Remarks On Suicide

This has been the recent experience of our faith community and our members have asked for a recap of out interim pastor’s opening remarks at the funeral of one of our friends who took his own life. Read it here and use it if you have to face such a difficult time.

How do you respond to the suicide of a friend and church member?

Opening remarks by Rev. George Antonakos
at the 3/12/03 funeral of Kevin Bertaux.

Grace to you and peace from God our Father and our Lord Jesus Christ. We gather in the name of the one who said, I am the resurrection and the life. If anyone believes in me, even though he dies, he will live. And whoever lives and believes in me will never die.

Before we get in to our worship service proper, I would like to just share for a few minutes in a way that might help clear out some obstacles that may be present in your heart and mind today.

Put in the form of a question it would be,

Is taking one’s own life unforgivable?
Or can a person who’s a Christian really do this?
Historically, these are important questions to answer because historically there have been harsh answers. Many denominations in the past refuse to bury those who took their own life on so called Holy ground. Even as late or as early as 150 years ago you can read many polemical responses, but this fails to see God’s grace for what it is and that’s immeasurable. We are people who stand in need of forgiveness everyday. We stumble in a multitude of ways. And it is impossible for me to imagine that a God who so freely forgives us would somehow not forgive even a life ending decision. There is no condemnation for those who are in Christ Jesus. That’s the clear word of scripture. The only unforgivable sin is the sin of failing to receive God’s forgiveness in Jesus Christ.
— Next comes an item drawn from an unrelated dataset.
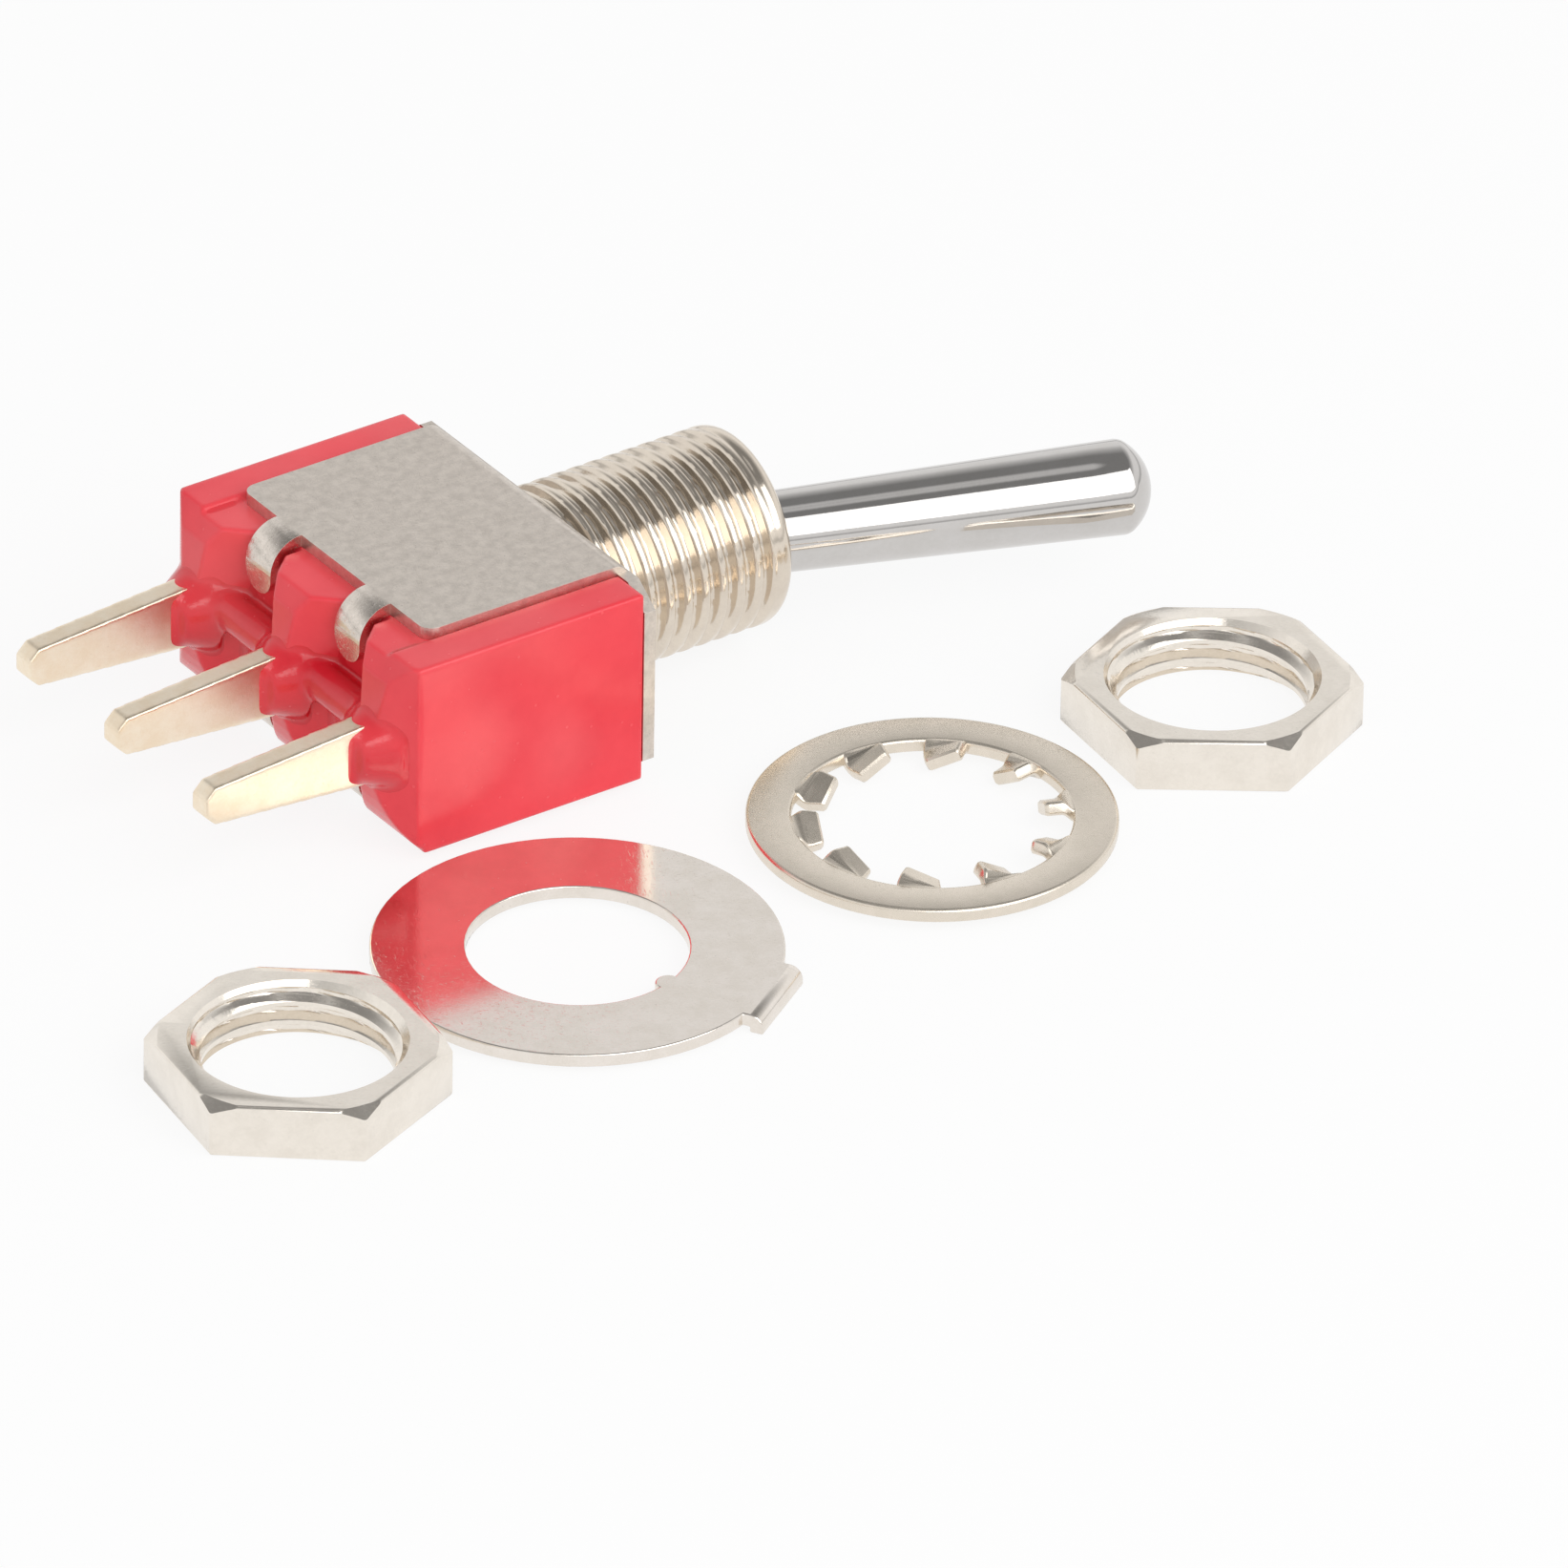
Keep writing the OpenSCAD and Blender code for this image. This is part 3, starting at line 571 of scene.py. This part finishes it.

Having said that, I would like to also say that Kevin’s choice was not a good one. In fact, some would say if was a selfish one. It is nothing to be emulated or considered acceptable. It may be trite to say it, but it was a permanent solution to a temporary problem. Now if Kevin could, he would argue with me. Because he always argued with everybody. And he might argue that he wasn’t rushing to death, he was running from pain. But this is not inspired by God. This is the work of the one whom Jesus said was a thief. The one who comes to kill, and to steal and to destroy. But nonetheless, God’s grace covers our poorest choices, because God is the God of the prodigal. God is the God of the son who wasted his life. God is the one who throws his dignity to the wind and runs to meet his son before he has a chance to say anything.

And so we come with so many feelings, sadness because we are without his presence. Guilt, because we wish we could have said or done something differently. Anger, because he didn’t give us a chance to reason with him. And hurt because we won’t have his company for the rest of our days. But I call each and every one of us to give our feelings and our fears to God in this time. Because this is still the day that the Lord has made and we will still rejoice in it, even in our sorrow. And so we gather to worship God, to give witness to our faith and to give thanks for the earthly life of Kevin Bertaux.